Dans l’Europe occidentale, la société ne s’est-elle pas également formée par le conflit et la fusion de deux races, les Latins et les Germains, qui, une fois organisées, sont allées de concert créer en Amérique un nouvel Occident, chrétien comme le premier, comme lui doué d’institutions latino-germaniques ? Or, de même que l’Europe occidentale, par la nature de sa position, déborde sur l’Amérique et l’Afrique, l’Europe orientale a toujours tendu, depuis Alexandre-le-Grand, à se déverser sur l’Asie. Comme ce barbare Germain qu’une voix intérieure appelait au Capitole, les Slaves se sentent attirés vers le Caucase, et les Grecs vers le Nil et l’Euphrate. Forte de son organisation monarchique, l’Asie du moyen-âge avait non-seulement repoussé l’invasion de ces peuples, mais réussi même à subjuguer les Grecs et les Slaves, morcelés en mille principautés.
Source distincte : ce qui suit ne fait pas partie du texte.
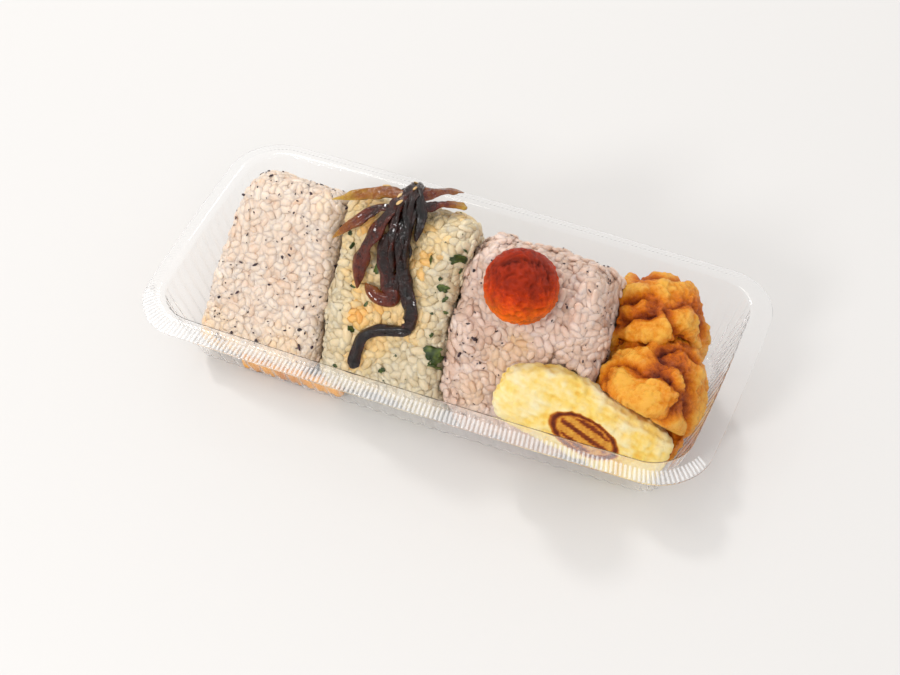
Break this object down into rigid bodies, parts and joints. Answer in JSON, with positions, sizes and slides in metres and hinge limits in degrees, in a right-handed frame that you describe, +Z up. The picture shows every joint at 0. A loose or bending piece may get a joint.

Ce succès fut encore facilité par l’absence de frontières, naturelles ou morales, entre le reste des Orientaux et les Gréco-Slaves. Ces derniers n’ont pu encore parvenir à oublier leur origine et à former une société aussi compacte, aussi distincte des autres familles de peuples que l’est l’Europe occidentale. C’est pourquoi l’on continue de désigner sous le nom général d’Orientaux, quoiqu’ils habitent l’Europe, les Grecs et ceux des Slaves qui suivent le rite grec et cette dénomination n’a rien que de juste, car quel voyageur n’a remarqué une étonnante différence de mœurs, d’idées, même de principes, entre les Européens de l’est et ceux de l’ouest ? Quand on dépasse Varsovie, Prague, Presbourg, Trieste, on voit l’Occident cesser tout à coup, et l’on tombe en plein Orient. En général, l’espace du 35e degré de longitude au 65e, où nous plaçons le monde gréco-slave, est un milieu vague, un champ de combat entre l’Europe et l’Asie.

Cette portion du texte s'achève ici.